Malcom Gladwell in the New Yorker and New York Times reporter Alex Berenson recently wrote about the correlation between marijuana use and violent crime. Gladwell cited a National Institute of Medicine research report and Berneson produced a book on the topic called Tell Your Children: The Truth about Marijuana, Mental Health and Violence.

Marijuana researchers objected strenuously to the link of marijuana to crime and I tend to agree. But Gladwell also linked pot use to schizophrenia and that too set off the marijuana researchers. Ziva Cooper, one of the authors of the National Academy of Medicine report, objected to the association of marijuana with schizophrenia. She said that the National Academy did find a link between marijuana and schizophrenia but that they also found a link between using cannabis and improved cognitive outcomes for people with psychotic disorders.

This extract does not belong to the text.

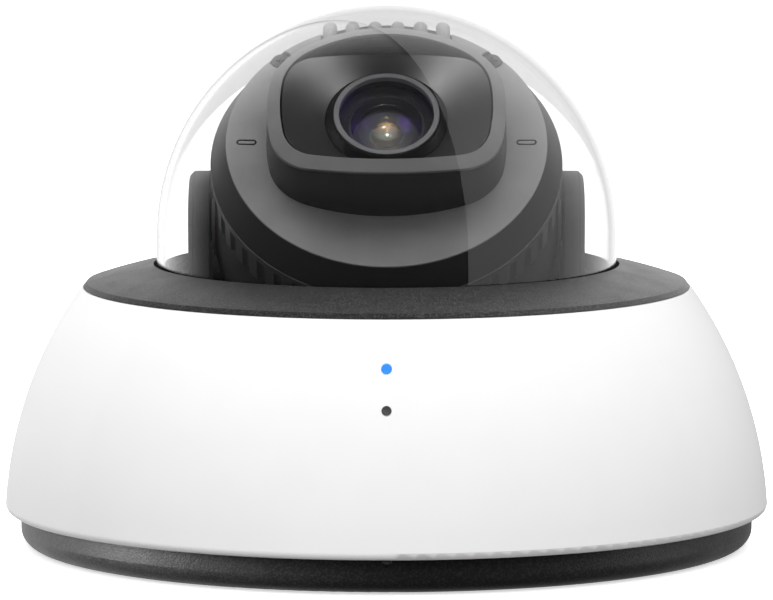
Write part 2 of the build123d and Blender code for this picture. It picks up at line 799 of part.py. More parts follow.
def hood_outline(inset=0.0):
    """The hood's bowed rectangle with round corners, as a sketch about the lens axis."""
    x = hood_corner_x
    y = hood_corner_y
    with BuildLine() as outline:
        ThreePointArc((-x, -y), (0, -hood_half_height), (x, -y))
        ThreePointArc((x, -y), (hood_half_width, 0), (x, y))
        ThreePointArc((x, y), (0, hood_half_height), (-x, y))
        ThreePointArc((-x, y), (-hood_half_width, 0), (-x, -y))
    with BuildSketch(mode=Mode.PRIVATE) as shape:
        make_face(outline.edges())
        fillet(shape.vertices(), hood_corner_radius)
        if inset:
            offset(amount=-inset, mode=Mode.REPLACE)
    add(shape.sketch)


with BuildPart() as face_cover:
    profile = [
        (cap_bottom_radius, cap_bottom),
        (cap_top_radius, cap_top),
        (0, cap_top),
        (0, cap_top - cap_wall),
        (cap_top_radius - cap_wall, cap_top - cap_wall),
        (cap_bottom_radius - cap_wall, cap_bottom),
    ]
    turn_head(profile)
    with BuildSketch(head.offset(cap_bottom)):
        with Locations((-face_screw_x, face_screw_y), (face_screw_x, face_screw_y)):
            Circle(face_screw_pocket)
    extrude(amount=cap_top - cap_bottom - face_screw_depth)
    with BuildSketch(head.offset(cap_top)):
        hood_outline(inset=hood_wall + 1.0)
    extrude(amount=-cap_wall, mode=Mode.SUBTRACT)
    with BuildSketch(head.offset(cap_top)):
        with Locations((-face_screw_x, face_screw_y), (face_screw_x, face_screw_y)):
            Circle(face_screw_pocket)
    extrude(amount=-face_screw_depth, mode=Mode.SUBTRACT)
    with BuildSketch(head.offset(cap_bottom)):
        with Locations((-face_screw_x, face_screw_y), (face_screw_x, face_screw_y)):
            Circle(m2_hole + 0.1)
    extrude(amount=cap_top - cap_bottom, mode=Mode.SUBTRACT)
    with BuildSketch(head.offset(cap_top)):
        with Locations((-index_mark_x, 0), (index_mark_x, 0)):
            SlotOverall(index_mark_length, index_mark_width)
            inner_width = index_mark_width - 2 * index_mark_line
            SlotOverall(index_mark_length - 2 * index_mark_line, inner_width, mode=Mode.SUBTRACT)
    extrude(amount=-index_mark_depth, mode=Mode.SUBTRACT)
    with BuildSketch(head.offset(cap_top)):
        with Locations((0, hood_half_height + moving_gap)):
            Rectangle(rib_recess_width, 20, align=(Align.CENTER, Align.MIN))
    extrude(amount=-rib_recess_depth, mode=Mode.SUBTRACT)
    rib_length = cap_top_radius - hood_half_height - 1.5
    for index in range(rib_count):
        rib_x = (index - (rib_count - 1) / 2) * rib_pitch
        rib_start = (rib_x, hood_half_height + moving_gap, cap_top)
        rib_plane = Plane(
            origin=head.from_local_coords(rib_start),
            x_dir=(1, 0, 0),
            z_dir=head.y_dir,
        )
        with Locations(rib_plane.location):
            Cylinder(rib_radius, rib_length, align=base_up)
            with Locations((0, 0, rib_length)):
                Sphere(rib_radius)
write(face_cover, "face_cover")

with BuildPart() as face_screws:
    screw_seat = cap_top - face_screw_depth
    seats = [head_plane(side * face_screw_x, face_screw_y, screw_seat) for side in (-1, 1)]
    screws(seats, length=9)
write(face_screws, "face_screws")

# ----------------------------------------------------------------------------------------------
# Hood and window
# ----------------------------------------------------------------------------------------------
with BuildPart() as hood:
    with BuildSketch(head.offset(cap_top)):
        hood_outline()
    with BuildSketch(head.offset(hood_top)):
        hood_outline(inset=hood_draft)
    loft()
    with BuildSketch(head.offset(cap_top - 1)):
        hood_outline(inset=hood_wall)
    with BuildSketch(head.offset(hood_top + 1)):
        hood_outline(inset=hood_wall + hood_draft)
    loft(mode=Mode.SUBTRACT)
    with Locations(head.location):
        Sphere(hood_sphere, mode=Mode.INTERSECT)
write(hood, "hood")

window_inset = hood_wall + hood_draft + static_gap
with BuildPart() as window:
    with BuildSketch(head.offset(window_centre - window_thickness)):
        hood_outline(inset=window_inset)
    extrude(amount=hood_top - window_centre)
    with Locations(head.location):
        Sphere(hood_sphere - moving_gap, mode=Mode.INTERSECT)
    dish = [
        (0, window_centre),
        (barrel_radius, window_centre),
        (hood_half_width, window_edge),
        (hood_half_width, hood_top),
        (0, hood_top),
    ]
    turn_head(dish, mode=Mode.SUBTRACT)
    turn_head(band(0, barrel_radius + static_gap, 0, hood_top), mode=Mode.SUBTRACT)
write(window, "window")

with BuildPart() as infrared_board:
    with BuildSketch(head.offset(cap_top)):
        hood_outline(inset=hood_wall + 1.0 + static_gap)
        Circle(barrel_radius + 0.5, mode=Mode.SUBTRACT)
    extrude(amount=-1.2)
write(infrared_board, "infrared_board")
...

Now that I can also believe but the researcher is mixing apples with oranges. Marijuana is comprised of THC which is the hallucinogenic and CBD which is not. It is the THC that can push people to psychosis and when smoking pot, you do not know how much of each is in the joint. And, of course, the potency of pot today is much greater than it was in my day.

According to a research update in Psychiatric Times “Cannabidiol (CBD), the second most active ingredient in marijuana, has been hypothesized to have antipsychotic effects—in contrast to tetrahydrocannabinol (THC), which may promote or worsen psychosis”. Recent research in the American Journal of Psychiatry found that “CBD has beneficial effects in patients with schizophrenia. As CBD’s effects do not appear to depend on dopamine receptor antagonism, this agent may represent a new class of treatment for the disorder”.

However, people should be aware that when you smoke a joint or nibble an edible, you have no idea how much THC or CBD is in the product.

And, as the brain continues to develop till about the age of 25, those under that age should be cautious particularly if they have a family history.